● **SHORT PROBLEM**: Filter the lines below, copying only those with the string "Blender".

● **SUPPLIED MATERIAL**:
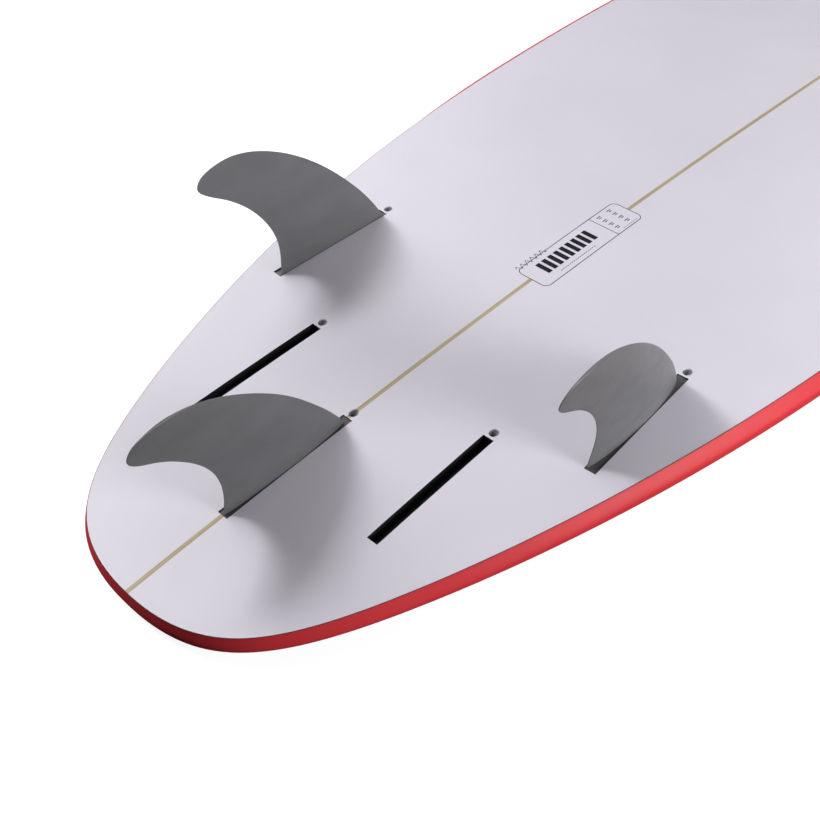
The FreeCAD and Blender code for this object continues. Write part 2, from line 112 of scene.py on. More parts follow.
# name: (distance of the slot's rear end from the tail, its offset, toe in degrees, cant in degrees)
FIN_PLACES = {
    "left_front": (266.3 * MM, 159.7 * MM, 2.94, 5.4),
    "right_front": (266.3 * MM, -159.7 * MM, 2.94, 5.4),
    "left_rear": (130.0 * MM, 91.0 * MM, 1.23, 4.0),
    "right_rear": (130.0 * MM, -91.0 * MM, 1.23, 4.0),
    "center": (79.3 * MM, 0.0, 0.0, 0.0),
}
SCREW_AHEAD = 6.0 * MM
SCREW_SLANT = math.radians(30)
SCREW_SUNK = 3 * MM               # the screw's head below the bottom
MOUTH_RADIUS = 3.5 * MM
CUT_DEPTH = 3 * MM                # how far the cutters reach each side of the bottom
LINING = 0.25 * MM                # the pale resin's thickness in a screw's mouth

# --- fins --------------------------------------------------------------------------------
TAB_GAP = 0.55 * MM
TAB_TOP = -0.7 * MM
BLADE_THICKNESS = 7.6 * MM
TIP_THICKNESS = 1.6 * MM
EDGE_THICKNESS = 0.7 * MM
THICKEST_CHORD = 0.4              # share of the chord, from the leading edge
FOIL_FULLNESS = 0.75              # the foil's curve is a half sine to this power
FOIL_TAPER = 1.5                  # the blade thins with this power of its height
EDGE_ROUND = 1.5 * MM             # the blade's top edge rounds off over this height
FIN_RINGS = 90
FIN_STEPS = 34
STEP_CROWDING = 1.6               # the steps crowd towards the leading edge by this power
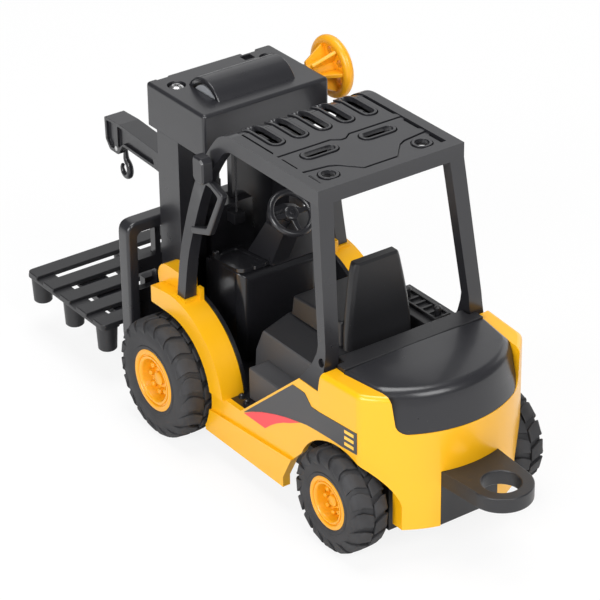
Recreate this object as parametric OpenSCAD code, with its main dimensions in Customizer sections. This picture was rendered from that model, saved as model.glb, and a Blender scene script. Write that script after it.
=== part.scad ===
// Toy forklift: hand-wound mast, load backrest with a jib and hook, a loose pallet,
// an open cab under an overhead guard, and an inertia drive on the front axle.
// Millimetres. +X points to the forks, +Y to the vehicle's left, +Z up.
// The origin lies on the floor, under the middle of the whole outline.

/* [Running gear] */
// Distance between the two axles
wheelbase = 94.8; // [92:0.2:98]
// Front tyre diameter
front_tyre_d = 44; // [43:0.1:44.6]
// Front tyre width
front_tyre_w = 15; // [13:0.1:15.4]
// Width over the front tyres
front_track_w = 90.4; // [90:0.1:94]
// Rear tyre diameter
rear_tyre_d = 36.8; // [36:0.1:37.6]
// Rear tyre width
rear_tyre_w = 13; // [11:0.1:13.2]
// Width over the rear tyres
rear_track_w = 78.8; // [78.6:0.1:84]
// Radius at which a front tyre seats on its rim
front_rim_r = 10.8; // [9.5:0.1:11.5]
// Radius at which a rear tyre seats on its rim
rear_rim_r = 8.8; // [8:0.1:9.4]
// How far a rim's outer lip stands over the tyre seat
rim_lip = 0.8; // [0.4:0.1:1.2]
// Number of wheel bolts moulded on each rim
rim_bolts = 8; // [5:1:10]
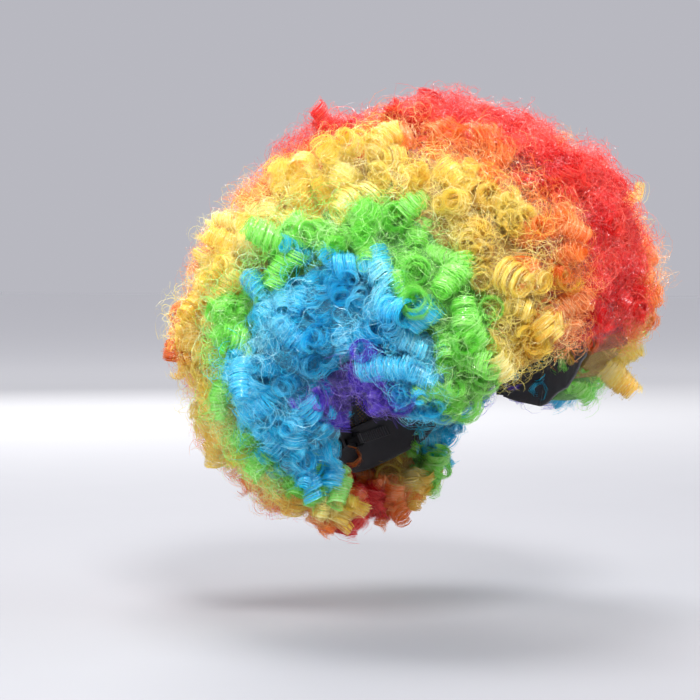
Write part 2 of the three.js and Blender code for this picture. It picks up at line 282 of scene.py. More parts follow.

● **SOLUTION TO THE PROBLEM**:
The FreeCAD and Blender code for this object continues. Write part 2, from line 112 of scene.py on. More parts follow.
Recreate this object as parametric OpenSCAD code, with its main dimensions in Customizer sections. This picture was rendered from that model, saved as model.glb, and a Blender scene script. Write that script after it.
Write part 2 of the three.js and Blender code for this picture. It picks up at line 282 of scene.py. More parts follow.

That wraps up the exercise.